Wednesday, May 03, 2006


His first care was to inform his countrymen of this circumstance, and to engage them to remain where they are until the asylum intended shall be ready for their reception.

Freeman's Journal, Saturday, August 16th - Tuesday, August 19th, 1783

...a gentleman of considerable property in the counties of Dublin and Kidare, on reading in one of the papers that a Mr. Chalons, arrived last week at Waterford, posesses the secret of dying the Genevan, or as it is commonly called, the true FrenchBlack, solemly declared, that if Mr. Chalons could by such specimens, as persons competant to judge thereof should allow to perfect dyes, prove his skill, he should immediately devote £10,000 to establish that manufacture near Lucan, and allow Mr. Chalons one half of the neat profits, without requiring any capital from him, but his attention and knowledge.
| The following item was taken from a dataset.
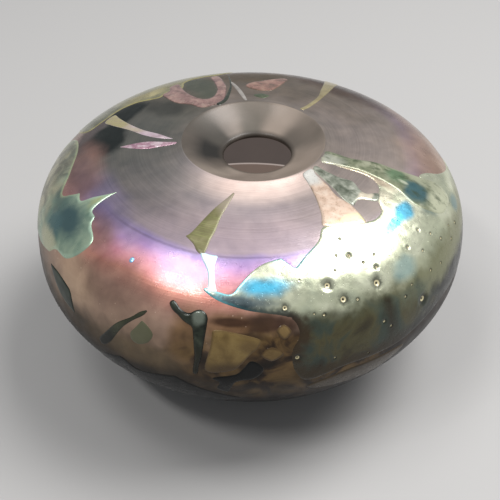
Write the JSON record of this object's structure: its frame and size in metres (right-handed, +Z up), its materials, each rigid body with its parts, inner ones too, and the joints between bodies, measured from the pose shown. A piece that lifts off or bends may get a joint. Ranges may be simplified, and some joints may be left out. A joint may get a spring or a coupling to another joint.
{
  "type": "art glass bowl",
  "caption": "Flattened round blown-glass bowl with a small funnel mouth and a ground foot, inlaid with lustred coloured glass straps, leaves and trails.",
  "frame": {"origin": "middle of the ground foot's underside, on the axis of the vessel", "axes": "+Z up out of the mouth, -Y towards the front of the decoration"},
  "size_m": [0.13, 0.1296, 0.073],
  "materials": {
    "amethyst_glass": "smoky amethyst glass, gloss, faint iridescence on the shoulder",
    "silver_lustre": "silver-green metallic lustre glass with small bubbles",
    "salmon_lustre": "salmon metallic lustre glass",
    "grey_veil": "thin silver-grey veil glass, satin",
    "green_lustre": "green metallic lustre glass",
    "olive_glass": "olive glass, satin",
    "sea_green_lustre": "pale sea-green lustre glass with a teal middle",
    "dark_green_glass": "dark green glass, gloss",
    "steel_green_glass": "dark steel-green metallic glass, gloss",
    "blue_glass": "bright blue glass, gloss",
    "amber_glass": "transparent amber glass, gloss",
    "slate_glass": "dark slate glass, gloss",
    "pink_lustre": "pink metallic lustre glass",
    "gold_lustre": "pale gold metallic lustre glass"
  },
  "bodies": {
    "root": {"silver_patch": "silver_lustre", "silver_tail": "silver_lustre", "salmon_strap": "salmon_lustre", "veil_strap": "grey_veil", "green_strap": "green_lustre", "olive_strap": "olive_glass", "left_patch": "sea_green_lustre", "left_leaf": "dark_green_glass", "olive_stroke": "dark_green_glass", "round_leaf": "olive_glass", "dark_drop": "steel_green_glass", "blue_dot": "blue_glass", "amber_patch": "amber_glass", "amber_fleck_upper": "amber_glass", "amber_fleck_lower": "amber_glass", "amber_band": "amber_glass", "base_trail_left": "slate_glass", "base_trail_front": "slate_glass", "pink_streak_long": "pink_lustre", "pink_streak_short": "pink_lustre", "gold_edge_patch": "gold_lustre", "pink_patch": "pink_lustre", "back_sliver": "silver_lustre", "back_fleck_pink": "pink_lustre", "back_fleck_green": "green_lustre", "gold_strap_back": "gold_lustre", "back_patch": "silver_lustre", "back_leaf": "dark_green_glass", "back_drop": "steel_green_glass", "base_trail_back": "slate_glass", "vessel_body": "amethyst_glass"}
  },
  "joints": []
}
Freeman's Journal, 16 -19 August 1783

The warm and friendly reception which the few Genevese families already arrived in Waterford, have received from all degrees of inhabitants in that city and neighbourhood, have induced them, it is said, to write the most praising letters to numerous other families of Geneva, to make Ireland the first place of their residence. xxxxxxx
ingenious people, if properly introduced, and dispersed through the kingdon, may in no small degree contribute, in process of time, to add considerable credit and advantage to the manufactures and internal trade of Ireland.

Freeman's Journal, Saturday, August 23rd - Tuesday, August 26th, 1783

How it all began.

George III the King of England provided £30,000 for the establishment of a colony in Ireland for Genevans fleeing religious opression in their own country.